(Collected data)
▼▼▼

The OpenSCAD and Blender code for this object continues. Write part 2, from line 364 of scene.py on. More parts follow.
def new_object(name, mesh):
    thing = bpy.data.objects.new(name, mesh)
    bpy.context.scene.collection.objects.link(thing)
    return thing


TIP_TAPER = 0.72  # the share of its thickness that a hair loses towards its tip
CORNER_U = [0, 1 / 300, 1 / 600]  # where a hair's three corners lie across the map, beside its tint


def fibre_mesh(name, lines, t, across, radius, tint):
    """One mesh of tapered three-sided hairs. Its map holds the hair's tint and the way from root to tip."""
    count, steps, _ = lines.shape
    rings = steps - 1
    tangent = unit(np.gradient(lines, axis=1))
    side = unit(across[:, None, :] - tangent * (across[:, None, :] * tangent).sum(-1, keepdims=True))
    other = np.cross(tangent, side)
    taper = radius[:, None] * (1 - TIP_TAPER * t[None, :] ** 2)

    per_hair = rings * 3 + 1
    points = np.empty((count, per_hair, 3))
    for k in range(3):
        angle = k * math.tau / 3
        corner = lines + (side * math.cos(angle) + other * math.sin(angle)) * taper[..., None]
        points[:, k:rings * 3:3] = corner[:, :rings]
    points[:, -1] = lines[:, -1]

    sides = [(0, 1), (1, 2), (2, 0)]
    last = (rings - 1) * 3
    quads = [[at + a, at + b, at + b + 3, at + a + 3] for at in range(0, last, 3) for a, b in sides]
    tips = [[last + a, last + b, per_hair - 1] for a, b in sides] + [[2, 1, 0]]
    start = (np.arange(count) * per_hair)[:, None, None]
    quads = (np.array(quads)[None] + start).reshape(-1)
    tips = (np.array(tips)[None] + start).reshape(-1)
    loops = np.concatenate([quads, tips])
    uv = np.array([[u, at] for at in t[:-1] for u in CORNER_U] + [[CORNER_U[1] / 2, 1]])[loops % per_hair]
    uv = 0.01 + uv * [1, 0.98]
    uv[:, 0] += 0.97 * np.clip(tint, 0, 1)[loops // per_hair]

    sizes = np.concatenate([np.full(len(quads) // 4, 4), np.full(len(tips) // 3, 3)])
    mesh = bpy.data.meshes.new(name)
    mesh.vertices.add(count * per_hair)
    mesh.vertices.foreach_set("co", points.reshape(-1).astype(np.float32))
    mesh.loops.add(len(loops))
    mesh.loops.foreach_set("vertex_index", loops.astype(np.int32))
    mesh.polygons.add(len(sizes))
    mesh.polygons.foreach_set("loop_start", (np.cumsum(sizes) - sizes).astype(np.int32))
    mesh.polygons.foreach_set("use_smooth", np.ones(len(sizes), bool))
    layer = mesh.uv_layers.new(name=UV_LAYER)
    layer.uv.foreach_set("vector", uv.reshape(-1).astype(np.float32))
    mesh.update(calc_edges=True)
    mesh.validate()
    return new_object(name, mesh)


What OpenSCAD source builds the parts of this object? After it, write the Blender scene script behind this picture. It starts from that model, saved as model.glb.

▲▲▲

PROBLEM STATEMENT: Repeat word for word every line from the start of the entries to the line holding "uv[:, 0] += 0.97", inclusive, and nothing else.

OUTPUT BELOW:
The OpenSCAD and Blender code for this object continues. Write part 2, from line 364 of scene.py on. More parts follow.
def new_object(name, mesh):
    thing = bpy.data.objects.new(name, mesh)
    bpy.context.scene.collection.objects.link(thing)
    return thing


TIP_TAPER = 0.72  # the share of its thickness that a hair loses towards its tip
CORNER_U = [0, 1 / 300, 1 / 600]  # where a hair's three corners lie across the map, beside its tint


def fibre_mesh(name, lines, t, across, radius, tint):
    """One mesh of tapered three-sided hairs. Its map holds the hair's tint and the way from root to tip."""
    count, steps, _ = lines.shape
    rings = steps - 1
    tangent = unit(np.gradient(lines, axis=1))
    side = unit(across[:, None, :] - tangent * (across[:, None, :] * tangent).sum(-1, keepdims=True))
    other = np.cross(tangent, side)
    taper = radius[:, None] * (1 - TIP_TAPER * t[None, :] ** 2)

    per_hair = rings * 3 + 1
    points = np.empty((count, per_hair, 3))
    for k in range(3):
        angle = k * math.tau / 3
        corner = lines + (side * math.cos(angle) + other * math.sin(angle)) * taper[..., None]
        points[:, k:rings * 3:3] = corner[:, :rings]
    points[:, -1] = lines[:, -1]

    sides = [(0, 1), (1, 2), (2, 0)]
    last = (rings - 1) * 3
    quads = [[at + a, at + b, at + b + 3, at + a + 3] for at in range(0, last, 3) for a, b in sides]
    tips = [[last + a, last + b, per_hair - 1] for a, b in sides] + [[2, 1, 0]]
    start = (np.arange(count) * per_hair)[:, None, None]
    quads = (np.array(quads)[None] + start).reshape(-1)
    tips = (np.array(tips)[None] + start).reshape(-1)
    loops = np.concatenate([quads, tips])
    uv = np.array([[u, at] for at in t[:-1] for u in CORNER_U] + [[CORNER_U[1] / 2, 1]])[loops % per_hair]
    uv = 0.01 + uv * [1, 0.98]
    uv[:, 0] += 0.97 * np.clip(tint, 0, 1)[loops // per_hair]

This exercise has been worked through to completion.